SpaceX Is Becoming Harder to Define

SpaceX is no longer easy to describe with one label. It is a launch company, a satellite internet provider, a defense and government contractor, a telecommunications platform, and now possibly an AI infrastructure company.

The IPO filing suggests that the company wants public investors to understand this larger identity. Rockets may remain the most visible part of SpaceX, but the deeper business story could be about infrastructure for the AI age.

What This Means for Investors and the Tech Industry

If SpaceX eventually goes public, investors may value it differently from a traditional aerospace company. Instead of focusing only on launch revenue, they may look at recurring Starlink income, AI infrastructure potential, satellite expansion, government demand, and long-term space industrialization.

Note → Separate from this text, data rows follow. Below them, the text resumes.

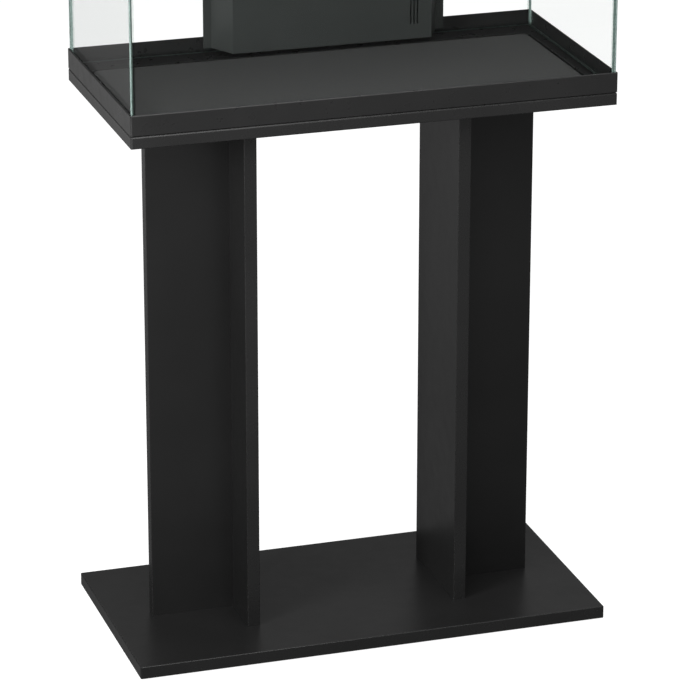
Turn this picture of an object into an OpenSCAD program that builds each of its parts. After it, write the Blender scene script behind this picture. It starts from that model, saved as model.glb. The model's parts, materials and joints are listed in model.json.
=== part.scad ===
// Aquarium on an open stand.
// Frame: X to the right, Y to the back, Z up; the origin is on the floor under the middle of the stand.

/* [Stand] */
// Width of the boards and of the tank
body_w = 610; // [580:1:640]
// Depth of the boards and of the tank
body_d = 305; // [290:1:330]
// Height of the stand's upper face above the floor
stand_h = 700; // [600:5:800]
// Thickness of the boards and of the column panels
board_t = 16; // [15:0.5:19]
// Thickness of the glides under the base
glide_t = 2; // [2:0.5:4]
// Clear width between the two columns
column_gap = 258; // [230:2:280]
// Depth of a column's inner panel
flange_d = 150; // [130:2:180]
// Width of a column's outer panel, at right angles to the inner one
web_w = 106; // [96:1:114]

/* [Tank] */
// Height of the plastic frame around the tank's foot
tray_h = 25; // [22:1:35]
// Thickness of the frame's lip outside the glass
lip_t = 2; // [1.5:0.5:3]
// Thickness of the frame's ledge under the glass
ledge_t = 5; // [4:0.5:8]
// Width of the ledge at the front and the sides
ledge_w = 18; // [15:1:24]
// Width of the ledge at the back
back_ledge_w = 38; // [24:1:42]
// Thickness of the glass panes
glass_t = 4; // [4:0.5:6]
// Height of the side panes
pane_h = 350; // [330:5:400]

/* [Hood] */
// Height of the hood, skirt included
hood_h = 60; // [55:1:80]
// How far the hood's skirt reaches down over the glass
skirt_h = 15; // [10:1:20]
// Width of the fixed bar between the two flaps
bridge_w = 44; // [40:1:60]
// Place of that bar behind the tank's middle
bridge_y = 45; // [35:1:50]

/* [Filter] */
// Width of the filter box's front
filter_w = 260; // [240:2:280]
// Place of the filter box to the right of the tank's middle
filter_x = 25; // [0:1:40]
// Depth of the filter box
filter_d = 37.5; // [36:0.5:40]
// How much wider the box gets towards the back, on each side
filter_flare = 18; // [5:1:24]
// Height of the filter box
filter_h = 322; // [310:1:324]

/* [Hidden] */
$fn = 64;
over = 1;

// Stand levels, edge bands and fixings
base_z = glide_t;
column_z = base_z + board_t;
top_z = stand_h - board_t;
column_h = top_z - column_z;
flange_x = column_gap / 2 + board_t / 2;
web_x = column_gap / 2 + board_t;
base_band_t = 2;
base_corner_r = 2;
base_arris_r = 1;
top_band_t = 4.5;
top_corner_r = 3;
top_arris_r = 4;
top_low_arris_r = 1;
column_band_t = 1;
column_arris_r = 0.8;
glide_r = 14;
glide_inset = 28;
cam_r = 7.5;
cam_h = 12.5;
cam_back = 34;
cap_r = 9;
cap_t = 0.8;
cap_spigot = 0.6;
cross_l = 9;
cross_w = 1.6;
cross_deep = 2;
cam_play = 0.2;
dowel_r = 4;
dowel_in_board = 11;
dowel_in_panel = 19;
bolt_thread = 11;
bolt_r = 3;
bolt_collar_r = 3.7;
bolt_collar_t = 2;
bolt_neck_r = 2.4;
bolt_neck_l = cam_back - 4;
bolt_head_r = 3.4;
bolt_head_l = 3;
bolt_bore_r = 4;
drill_slack = 0.05;
drill_end = 0.5;
web_dowel_in = 22;
web_dowel_out = web_w - 16;
web_cam_x = web_x + 62;
flange_cam_y = 42;
edge_cam_inset = 150;
edge_dowel_inset = 75;

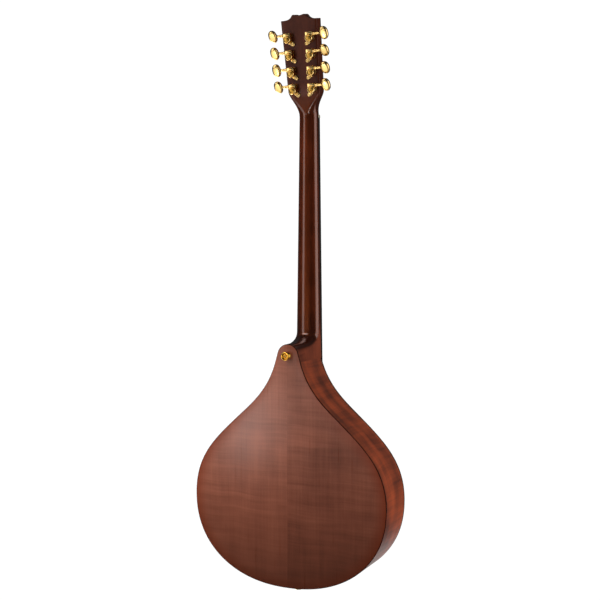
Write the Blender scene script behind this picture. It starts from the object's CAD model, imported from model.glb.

The broader message is clear: AI’s next winners may not be only software companies. They may be firms that control power, compute, communications, and physical deployment capacity.

Conclusion

SpaceX’s IPO filing presents a bold vision of the future. It argues that artificial intelligence will need much more than smart algorithms. It will need energy, chips, cooling, satellites, launch systems, and secure communications.

That makes SpaceX one of the most unusual companies in the AI race. Its future may not be limited to rockets or Mars missions. Instead, SpaceX could become a major infrastructure layer for the next wave of artificial intelligence on Earth and, eventually, beyond it.